Analiza trybu budowania raciborskiego zbiornika retencyjnego ujawnia oficjalną wersję wydarzeń. Przetarg ogłoszono w 2013. Termin wykonania uzgodniono na 2017. W 2017 okazało się, że wykonawca robi „wały”, a nie wały.
Raport NIK wykazał niezgodne z projektem materiały i działania niezgodnie ze sztuką budowy budowli hydrotechnicznej, zawyżanie faktur i takie tam. Zerwano umowę z wykonawcą, rozebrano ponad kilometr wadliwych wałów, zmieniono wykonawcę i inwestycję zakończono w 2020 roku. Z tego co wiadomo, nikomu nie postawiono zarzutów i nikogo nie wsadzono za kratki. W 2024 roku zbiornik uratował Wrocław przed zalaniem, a dzbany popierające rząd Tuska, utrzymują w mediach, że to dzięki Platformie.
Jako cynik i demokrata wyznaję pogląd, że władzę sobie sami wybieramy. I jak wybierzemy dobrze, mamy lepiej, a jak źle, to mamy adekwatnie. Tegoroczna powódź pokazuje konsekwencje wyboru władzy złej. Cytując byłego prezydenta Komorowskiego, który zgodnie ze stanem faktycznym słusznie stwierdził, że „Woda ma to do siebie, że się zbiera i stanowi zagrożenie, a potem spływa do Bałtyku” a także obecnego wodza rządu 13 grudnia, który podczas powodzi w 2010 roku trafnie zauważył „Ja Wam wójta nie wybierałem” pragnę zwrócić uwagę na potrzebę refleksji o prawach fizyki (cytat pierwszy) i o politykach, których sobie sami wybieramy (cytat drugi).
Oczywistą konsekwencją powyższych refleksji jest wdrożenie w życie słusznej myśli Włodzimierza Cimoszewicza, który logicznie przecież zganił powodzian uwagą, że „trzeba było się ubezpieczyć”. Dlatego uznając słuszność wypowiedzi polityków mających generalnie nas w d…ie, warto skorzystać z ich myśli i wybierać takich, którzy nie tylko będą nam obiecywali gruszki na wierzbie, ale takich, którzy będą dla nas obywateli „ubezpieczeniem” na wypadek powodzi.
Władza, którą wybieramy, albo uprawia „jazdę bez trzymanki”, jak obecna, albo zwalnia przed zakrętami i nie kozaczy wyprzedzając na podwójnej ciągłej, bo „prognozy nie są przesadnie alarmujące”. Dlatego pamiętając co władza mówiła przed powodzią i jak budowała zbiornik raciborski, warto się „ubezpieczać” wybierając dobrze. A przy okazji dojrzeć potencjalny przekręt wokół unijnych pieniędzy danych do dyspozycji Marcina Kierwińskiego, które mogą być rozdysponowane tak zwaną krótką ścieżką, no bo wicie rozumiecie, trzeba biednych ludzi ratować.

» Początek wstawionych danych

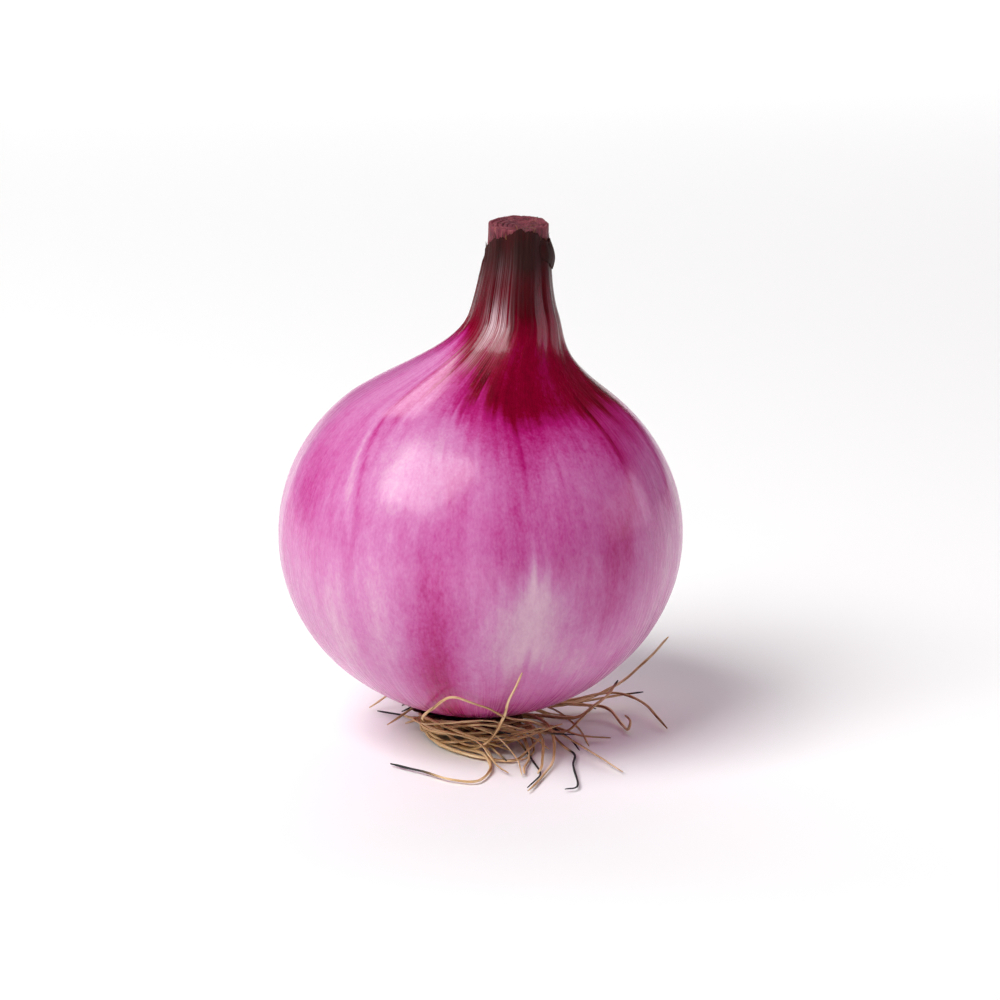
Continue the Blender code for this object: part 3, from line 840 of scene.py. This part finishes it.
# The share of its length from which each front root is black, or NEVER, and the points it bends through
# in millimetres.
FRONT_ROOTS = (
    # straight up against the front of the bulb's foot
    (NEVER, ((-6, -10, 1.5), (-2, -17, 1), (2, -20, 4), (4.5, -24.5, 10), (5.5, -30.5, 15.5),
             (8, -36, 22.5))),
    # loops on the floor at the front left
    (0.85, ((-11, -5, 2.5), (-9, -11, 1.5), (-4, -16, 1), (0.5, -20, 1), (2, -28, 0.7), (-0.5, -35, 0.7),
            (-5.5, -34.5, 0.7), (-11.5, -29.5, 0.7), (-17.5, -25, 0.7))),
    (NEVER, ((-11, -4, 2), (-9.5, -11, 1), (-5, -17.5, 0.8), (1, -22, 0.7), (6.5, -23, 0.7), (9, -19, 1),
             (12, -13, 2))),
    (0.95, ((-12, -1, 2.5), (-6, -8, 3.5), (-1, -13, 3), (2, -17, 1.6), (5, -23.5, 0.8))),
    (NEVER, ((-8, -9, 3), (-6, -15, 5), (-1, -20, 7), (4, -19, 6.5), (9, -13, 3.5))),
    # stubs and a thin tip at the left
    (0.6, ((-13, 1, 1.5), (-16, 5, 0.8), (-21, 7.5, 0.8))),
    (0.7, ((-12, 5, 3), (-16, 5, 1.5))),
    (0.5, ((-11, 7, 4), (-16, 6, 2.5))),
    (NEVER, ((-12, -3, 2.5), (-15, -4, 2))),
    # towards the front
    (NEVER, ((8, -3, 4), (13, -10, 4), (14.5, -18, 2.5), (13.5, -27, 0.8), (9, -41, 0.7))),
    (NEVER, ((4, -8, 4.5), (9, -11, 4.5), (12, -18, 3.5), (12, -26, 1.2), (11, -31, 0.7))),
    (0.45, ((5, -9, 3), (8, -16, 1.5), (10, -22, 0.7), (11.5, -31, 0.7), (9, -39, 0.7))),
    (NEVER, ((8, -12, 2), (9.5, -20, 0.8), (8.5, -27, 0.7), (8.5, -31, 0.7))),
    # towards the front right
    (NEVER, ((-8, -8, 3.5), (-2, -12, 5.5), (4, -12, 5.5), (10, -11, 4.5), (17, -13, 2),
             (27.5, -30, 0.7))),
    (0.4, ((12, -8, 3), (16.5, -16, 1), (18.5, -20, 0.7), (18, -26, 0.7), (18.5, -38, 0.7),
           (16, -40, 0.7))),
    (0.4, ((13, -7, 2.5), (17.5, -10, 1), (19.5, -17, 0.7))),
    (NEVER, ((12, -9, 2), (17, -9, 2), (20, -9, 4.5), (21.5, -9, 6))),
    (NEVER, ((14, -6, 2), (20, -9, 1), (26, -9.5, 0.7))),
    # towards the back right
    (0.93, ((12, -2, 3), (19, -2, 2.5), (23, 1, 4), (26, 5, 5), (28, 8, 7))),
    (NEVER, ((8, 3, 4), (15, 4, 3), (22, 9, 3), (29, 15, 4.5), (35, 22, 7.5), (39.5, 29, 10))),
    (NEVER, ((10, 3, 4), (19, 8, 3), (27, 11, 3.5), (33, 8, 2.5), (37.5, -4, 0.8))),
    (0.88, ((12, 6, 3.5), (21, 10, 2), (28, 12, 2.5), (33.5, 13, 3))),
    (NEVER, ((14, 3, 3.5), (22, 6, 2.5), (26, 5, 2), (28.5, -1, 0.7), (29.5, -5, 1), (30, -4, 2.4),
             (29, -3, 3.3))),
)


def kept_clear(point):
    """The point moved out of the bulb's way and no lower than a strand lying on the floor."""
    middle = Vector((0, 0, WIDEST_HEIGHT))
    arm = point - middle
    side = BODY_RADIUS + ROOT_CLEARANCE
    reach = BODY_DEPTH + ROOT_CLEARANCE
    depth = math.sqrt((arm.x / side) ** 2 + (arm.y / side) ** 2 + (arm.z / reach) ** 2)
    if depth < 1:
        point = middle + arm / depth
    point.z = max(point.z, ROOT_LOWEST)
    return point


def bent_path(bends):
    """A smooth path from inside the root plate through the bends, given in millimetres."""
    first = Vector(bends[0])
    inside = Vector((first.x, first.y, 0)).normalized() * ROOT_START_REACH
    inside.z = ROOT_START_HEIGHT
    knots = [inside] + [Vector(bend) * MM for bend in bends]
    # one knot more at each end, straight on, gives the first and last stretch their direction
    knots = [2 * knots[0] - knots[1]] + knots + [2 * knots[-1] - knots[-2]]
    route = []
    # a smooth curve that passes through every knot
    for before, start, end, after in zip(knots, knots[1:], knots[2:], knots[3:]):
        for step in range(BEND_STEPS):
            along = step / BEND_STEPS
            point = 2 * start + (end - before) * along
            point += (2 * before - 5 * start + 4 * end - after) * along ** 2
            point += (3 * start - before - 3 * end + after) * along ** 3
            route.append(kept_clear(point * 0.5))
    route.append(kept_clear(knots[-2]))
    return route


def polar(bearing, reach, height):
    """A place round the axis; here the bearing counts from the right, towards the back."""
    angle = math.radians(bearing)
    return (reach * math.cos(angle), reach * math.sin(angle), height)


def nest_bends(draw):
    """A root that leaves the plate at the left and sweeps round its front, close in."""
    bearing = draw.uniform(170, 215)
    reach = draw.uniform(10, 13)
    bends = [polar(bearing, reach, draw.uniform(2, 4))]
    for _ in range(draw.choice((2, 3, 3))):
        bearing += draw.uniform(28, 44)
        reach += draw.uniform(0.5, 4.5)
        bends.append(polar(bearing, reach, draw.uniform(0.8, 6)))
    return bends


def long_bends(draw, bearing):
    """A root that runs out at this bearing and wanders to one side."""
    swing = draw.choice((-1, 1)) * draw.uniform(8, 26)
    reach = draw.uniform(10, 13)
    bends = [polar(bearing, reach, draw.uniform(2, 4))]
    for _ in range(draw.choice((1, 2, 3))):
        bearing += swing
        reach += draw.uniform(3.5, 7.5)
        bends.append(polar(bearing, reach, draw.choice((0.7, 0.7, draw.uniform(1, 5)))))
    return bends


def short_bends(draw, bearing):
    """A short root that stops where it meets the floor near the plate."""
    reach = draw.uniform(10.5, 14.5)
    return [polar(bearing + draw.uniform(-12, 12), reach, draw.uniform(0.7, 3))]


draw = random.Random(47)
grain_draw = random.Random(5)
root_routes = [(black_from, bent_path(bends)) for black_from, bends in FRONT_ROOTS]
chance_bends = [nest_bends(draw) for _ in range(NEST_COUNT)]
chance_bends += [long_bends(draw, bearing) for bearing in range(28, 160, 10)]
chance_bends += [short_bends(draw, bearing) for bearing in range(6, 366, 24)]
for bends in chance_bends:
    # one in five has a black tip
    black_from = grain_draw.choice((NEVER, NEVER, NEVER, NEVER, 0.9))
    root_routes.append((black_from, bent_path(bends)))
strands = []
for black_from, route in root_routes:
    # those black along most of their length are the most withered
    girth = grain_draw.uniform(0.78, 1.04) * (0.68 if black_from < MOSTLY_BLACK else 1)
    strands.append(grow_strand("roots", route, ROOT_RADIUS * girth, black_from, ROOT_SIDES, grain_draw))
roots = join_strands(strands)
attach(roots, "root")
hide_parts("root_tuft")

root_material, tree, shader = new_material("dry_root")
place = put(tree, "ShaderNodeAttribute", attribute_name="around").outputs["Vector"]
burnt = put(tree, "ShaderNodeAttribute", attribute_name="flush").outputs["Fac"]
lengthwise = streaks(tree, place, across=2.2, along=0.9)
patches = streaks(tree, place, across=0.5, along=1.6)
tone = add_weighted(tree, lengthwise, patches, weight=1.3)
root_colour = colour_ramp(tree, tone, (
    (0.26, (0.24, 0.10, 0.035)),
    (0.40, (0.56, 0.32, 0.13)),
    (0.54, (0.82, 0.56, 0.28)),
    (0.74, (0.93, 0.72, 0.44)),
))
blackened = mixed_colour(tree, burnt, root_colour, (0.016, 0.018, 0.018))
relief = put(tree, "ShaderNodeBump", {"Height": lengthwise, "Strength": 0.7, "Distance": 0.0002})
tree.links.new(blackened, shader.inputs["Base Color"])
tree.links.new(relief.outputs["Normal"], shader.inputs["Normal"])
shader.inputs["Roughness"].default_value = 0.62
roots.data.materials.append(root_material)

# Rootlets.
# Hair-fine dry side roots tangled among the others, mostly in the nest at the front of the plate.
ROOTLET_COUNT = 12
ROOTLET_RADII = (0.22, 0.34)
ROOTLET_SIDES = 6

# The points that each rootlet of the front bends through, in millimetres.
FRONT_ROOTLETS = (
    # the first arches up over the front of the bulb's foot
    ((-10.5, -13.5, 5.5), (-10.5, -21, 10), (-6, -30.5, 16), (0, -29, 14), (5, -24.5, 10), (10, -15, 6),
     (13, -9, 3)),
    # the others stay lower, in the nest
    ((-13, -8, 4.5), (-11, -15, 5.5), (-6, -19, 7), (-1.5, -21, 8.3), (2, -21, 8.2), (7.5, -18, 5.5),
     (13, -14, 3)),
    ((-12, -9, 5), (-10, -17, 5), (-3, -21, 5), (0, -23, 4), (3.2, -28, 1.4), (5.4, -31, 0.8)),
    ((-12, -6, 4), (-8, -15, 6), (-2, -19, 7.2), (5, -18, 5.5), (10, -17, 3.5), (13.5, -17, 1)),
    ((-13, -7, 4), (-9, -16, 5), (-3, -20, 4.5), (1, -22, 3), (3, -25, 1)),
    ((-9, -9, 6), (-4, -17, 6.5), (3, -21, 5), (7, -26, 2), (8, -32, 0.7)),
)
hair_draw = random.Random(21)
rootlet_routes = [bent_path(bends) for bends in FRONT_ROOTLETS]
for _ in range(ROOTLET_COUNT):
    # one in five joins the nest, two in five are short and the rest long
    kind = hair_draw.random()
    if kind < 0.2:
        bends = nest_bends(hair_draw)
    elif kind < 0.6:
        bends = short_bends(hair_draw, hair_draw.uniform(0, 360))
    else:
        bends = long_bends(hair_draw, hair_draw.uniform(-50, 100))
    rootlet_routes.append(bent_path(bends))
strands = []
for route in rootlet_routes:
    radius = hair_draw.uniform(*ROOTLET_RADII) * MM
    strands.append(grow_strand("rootlets", route, radius, NEVER, ROOTLET_SIDES, hair_draw))
rootlets = join_strands(strands)
rootlets.data.materials.append(root_material)
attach(rootlets, "root")

# Floor, light and camera.
# A pale floor and white walls, lit by a wide panel over the far part, a large softbox at the front left,
# a small one high at the back left and a weak one low on the right. The camera looks down a little.
FLOOR_REACH = 4.0
stage = bpy.context.scene
stage.view_settings.view_transform = "Standard"
world = bpy.data.worlds.new("studio")
world.use_nodes = True
sky = world.node_tree
direction = put(sky, "ShaderNodeTexCoord").outputs["Generated"]
toward = put(sky, "ShaderNodeSeparateXYZ", {"Vector": direction})
low = graded(sky, toward.outputs["Z"], start=0.02, end=0.45, first=1.0, last=0.12, soft=True)
behind = graded(sky, toward.outputs["Y"], start=-0.5, end=0.4, first=0.3, last=0.85, soft=True)
walls = put(sky, "ShaderNodeMath", {0: low, 1: behind}, operation="MULTIPLY").outputs[0]
sky.links.new(walls, sky.nodes["Background"].inputs["Strength"])
stage.world = world

mesh = bmesh.new()
bmesh.ops.create_grid(mesh, x_segments=2, y_segments=2, size=FLOOR_REACH)
floor = finish_mesh(mesh, "floor")
floor_material, tree, shader = new_material("pale_floor")
shader.inputs["Base Color"].default_value = (0.93, 0.925, 0.925, 1)
shader.inputs["Roughness"].default_value = 0.8
shader.inputs["Specular IOR Level"].default_value = 0.1
floor.data.materials.append(floor_material)


def softbox(name, place, target, width, height, power):
    light = bpy.data.lights.new(name, "AREA")
    light.shape = "RECTANGLE"
    light.size = width
    light.size_y = height
    light.energy = power
    lamp = bpy.data.objects.new(name, light)
    lamp.location = place
    lamp.rotation_euler = (Vector(target) - Vector(place)).to_track_quat("-Z", "Y").to_euler()
    bpy.context.collection.objects.link(lamp)
    return lamp


ceiling = softbox("ceiling", (0, 3.05, 1.5), (0, 3.05, 0), width=5.2, height=3.7, power=147)
ceiling.visible_glossy = False
softbox("key", (-0.62, -0.54, 1.0), (0, 0, 0.045), width=0.85, height=0.85, power=20)
# this one only puts a gleam on the shoulder and the neck
overhead = softbox("overhead", (-0.40, 0.66, 1.02), (0, 0, 0.07), width=0.40, height=0.40, power=3.2)
overhead.visible_diffuse = False
side = softbox("side", (1.3, 0.15, 0.3), (0, 0, 0.05), width=1.0, height=0.5, power=3.6)
side.data.color = (1.0, 0.78, 0.88)

IMAGE_SIDE = 1000
PIXELS_PER_RADIAN = 3270
SENSOR = 36.0
CAMERA_DISTANCE = 0.65
CAMERA_RISE = math.radians(15)
BULB_MIDDLE_X = 480
BULB_MIDDLE_Y = 530
forward = Vector((0, math.cos(CAMERA_RISE), -math.sin(CAMERA_RISE)))
up = Vector((0, math.sin(CAMERA_RISE), math.cos(CAMERA_RISE)))
middle = Vector((0, 0, WIDEST_HEIGHT))
per_pixel = CAMERA_DISTANCE / PIXELS_PER_RADIAN
aim = middle + Vector((1, 0, 0)) * (IMAGE_SIDE / 2 - BULB_MIDDLE_X) * per_pixel
aim += up * (BULB_MIDDLE_Y - IMAGE_SIDE / 2) * per_pixel
camera = bpy.data.objects.new("camera", bpy.data.cameras.new("camera"))
camera.data.lens = PIXELS_PER_RADIAN / IMAGE_SIDE * SENSOR
camera.data.sensor_width = SENSOR
camera.data.clip_start = 0.01
camera.location = middle - forward * CAMERA_DISTANCE
camera.rotation_euler = (aim - camera.location).to_track_quat("-Z", "Y").to_euler()
bpy.context.collection.objects.link(camera)
stage.camera = camera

Jako „ubezpieczający się” przeliczam: 1% z 5 miliardów euro, to 50 mln euro. I każdy kto choć ma nieco oleju w głowie może w duchu „ubezpieczania się” widzieć całkiem wyraźnie, że ukrycie 1% kosztów, w każdej inwestycji, nawet dla idioty nie jest problemem. Nie mówiąc już o grubszych prowizjach od „zaprzyjaźnionych” wykonawców.
Sorry, ale skoro „taki mamy klimat”, tak właśnie połączyłem trzy kropki. Ursula, kasa z UE i Kierwiński. Ja wiem, że mam „proubezpieczeniowe” myślenie skażone prawicową „mową nienawiści”. Ale mam powody, kiedy patrzę na popowodziowe dno.